— INFORMATION SUPPLIED —

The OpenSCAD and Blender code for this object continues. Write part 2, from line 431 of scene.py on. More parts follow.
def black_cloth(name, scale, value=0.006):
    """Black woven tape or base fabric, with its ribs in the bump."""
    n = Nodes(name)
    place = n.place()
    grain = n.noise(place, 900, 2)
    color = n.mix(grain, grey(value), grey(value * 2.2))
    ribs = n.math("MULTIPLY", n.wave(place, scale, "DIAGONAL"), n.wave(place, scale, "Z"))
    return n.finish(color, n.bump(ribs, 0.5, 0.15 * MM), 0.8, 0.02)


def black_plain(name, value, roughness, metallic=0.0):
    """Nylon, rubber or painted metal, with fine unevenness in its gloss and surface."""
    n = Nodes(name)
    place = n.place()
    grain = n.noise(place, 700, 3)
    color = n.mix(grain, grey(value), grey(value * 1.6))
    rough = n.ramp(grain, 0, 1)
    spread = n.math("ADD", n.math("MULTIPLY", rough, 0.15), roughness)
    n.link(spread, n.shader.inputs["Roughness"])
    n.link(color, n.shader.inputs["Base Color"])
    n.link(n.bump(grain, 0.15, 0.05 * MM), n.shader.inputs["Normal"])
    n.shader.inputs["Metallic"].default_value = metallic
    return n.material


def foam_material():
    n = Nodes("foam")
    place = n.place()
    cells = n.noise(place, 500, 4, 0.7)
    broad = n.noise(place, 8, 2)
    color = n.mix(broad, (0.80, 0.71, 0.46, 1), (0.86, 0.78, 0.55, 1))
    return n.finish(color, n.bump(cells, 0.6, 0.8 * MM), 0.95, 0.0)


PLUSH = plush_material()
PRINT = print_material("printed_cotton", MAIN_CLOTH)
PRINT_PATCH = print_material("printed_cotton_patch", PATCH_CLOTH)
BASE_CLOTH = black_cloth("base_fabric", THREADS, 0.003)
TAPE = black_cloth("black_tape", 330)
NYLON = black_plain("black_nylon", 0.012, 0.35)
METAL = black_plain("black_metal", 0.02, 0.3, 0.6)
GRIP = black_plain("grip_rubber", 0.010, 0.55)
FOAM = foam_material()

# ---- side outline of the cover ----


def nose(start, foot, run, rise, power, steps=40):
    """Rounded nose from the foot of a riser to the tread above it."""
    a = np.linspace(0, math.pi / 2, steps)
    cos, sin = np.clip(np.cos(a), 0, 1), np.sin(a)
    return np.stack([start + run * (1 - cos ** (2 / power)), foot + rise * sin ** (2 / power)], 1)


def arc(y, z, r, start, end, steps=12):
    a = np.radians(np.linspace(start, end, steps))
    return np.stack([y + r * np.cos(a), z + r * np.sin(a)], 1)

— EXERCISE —
Return, please, the lines of the data from the first through the line containing "return n.finish(color, n.bump(ribs, 0.5, 0.15", both kept, exactly as they stand and nothing more.

— RESULT —
The OpenSCAD and Blender code for this object continues. Write part 2, from line 431 of scene.py on. More parts follow.
def black_cloth(name, scale, value=0.006):
    """Black woven tape or base fabric, with its ribs in the bump."""
    n = Nodes(name)
    place = n.place()
    grain = n.noise(place, 900, 2)
    color = n.mix(grain, grey(value), grey(value * 2.2))
    ribs = n.math("MULTIPLY", n.wave(place, scale, "DIAGONAL"), n.wave(place, scale, "Z"))
    return n.finish(color, n.bump(ribs, 0.5, 0.15 * MM), 0.8, 0.02)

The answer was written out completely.